Analysis of several fossil specimens, following careful mechanical preparation and photographic work at the ROM, showed that Tokummia sported broad serrated mandibles as well as large but specialized anterior claws, called maxillipeds, which are typical features of modern mandibulates.
"The pincers of Tokummia are large, yet also delicate and complex, reminding us of the shape of a can opener, with their couple of terminal teeth on one claw, and the other claw being curved towards them," said Aria. "But we think they might have been too fragile to be handling shelly animals, and might have been better adapted to the capture of sizable soft prey items, perhaps hiding away in mud. Once torn apart by the spiny limb bases under the trunk, the mandibles would have served as a revolutionary tool to cut the flesh into small, easily digestible pieces."
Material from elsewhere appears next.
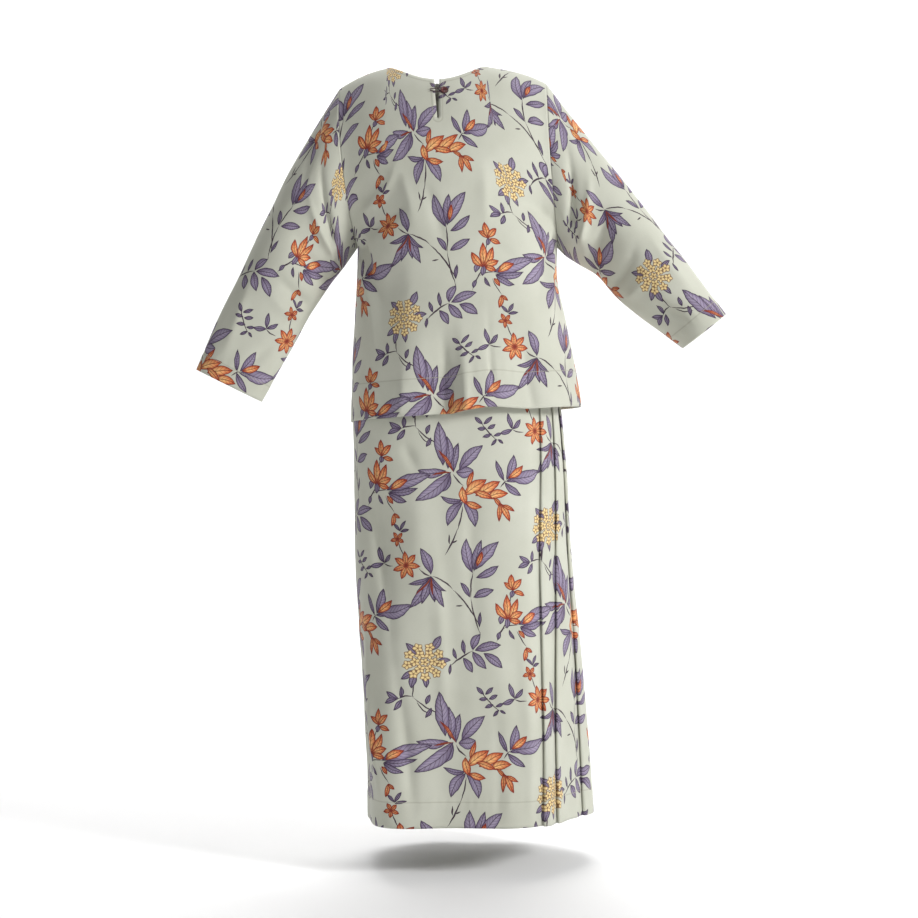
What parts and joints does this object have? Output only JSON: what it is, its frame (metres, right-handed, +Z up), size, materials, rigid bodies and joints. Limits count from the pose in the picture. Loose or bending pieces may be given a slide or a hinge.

The body of Tokummia is made of more than 50 small segments covered by a broad two-piece shell-like structure called a bivalved carapace. Importantly, the animal bears subdivided limb bases with tiny projections called endites, which can be found in the larvae of certain crustaceans and are now thought to have been critical innovations for the evolution of the various legs of mandibulates, and even for the mandibles themselves.
The many-segmented body is otherwise reminiscent of myriapods, a group that includes centipedes, millipedes, and their relatives. "Tokummia also lacks the typical second antenna found in crustaceans, which illustrates a very surprising convergence with such terrestrial mandibulates," said Aria.
The study also resolves the affinities of other emblematic fossils from Canada's Burgess Shale more than a hundred years after their discovery. "Our study suggests that a number of other Burgess Shale fossils such as Branchiocaris, Canadaspis and Odaraia form with Tokummia a group of crustacean-like arthropods that we can now place at the base of all mandibulates," said Aria.
The animal was named after Tokumm Creek, which flows through Marble Canyon in northern Kootenay National Park, and the Greek for "seizing." The Marble Canyon fossil deposit was first discovered in 2012 during prospection work led by the Royal Ontario Museum and is part of the Burgess Shale fossil deposit, which extends to the north into Yoho National Park in the Canadian Rockies. All specimens are held in the collections of the Royal Ontario Museum on behalf of Parks Canada.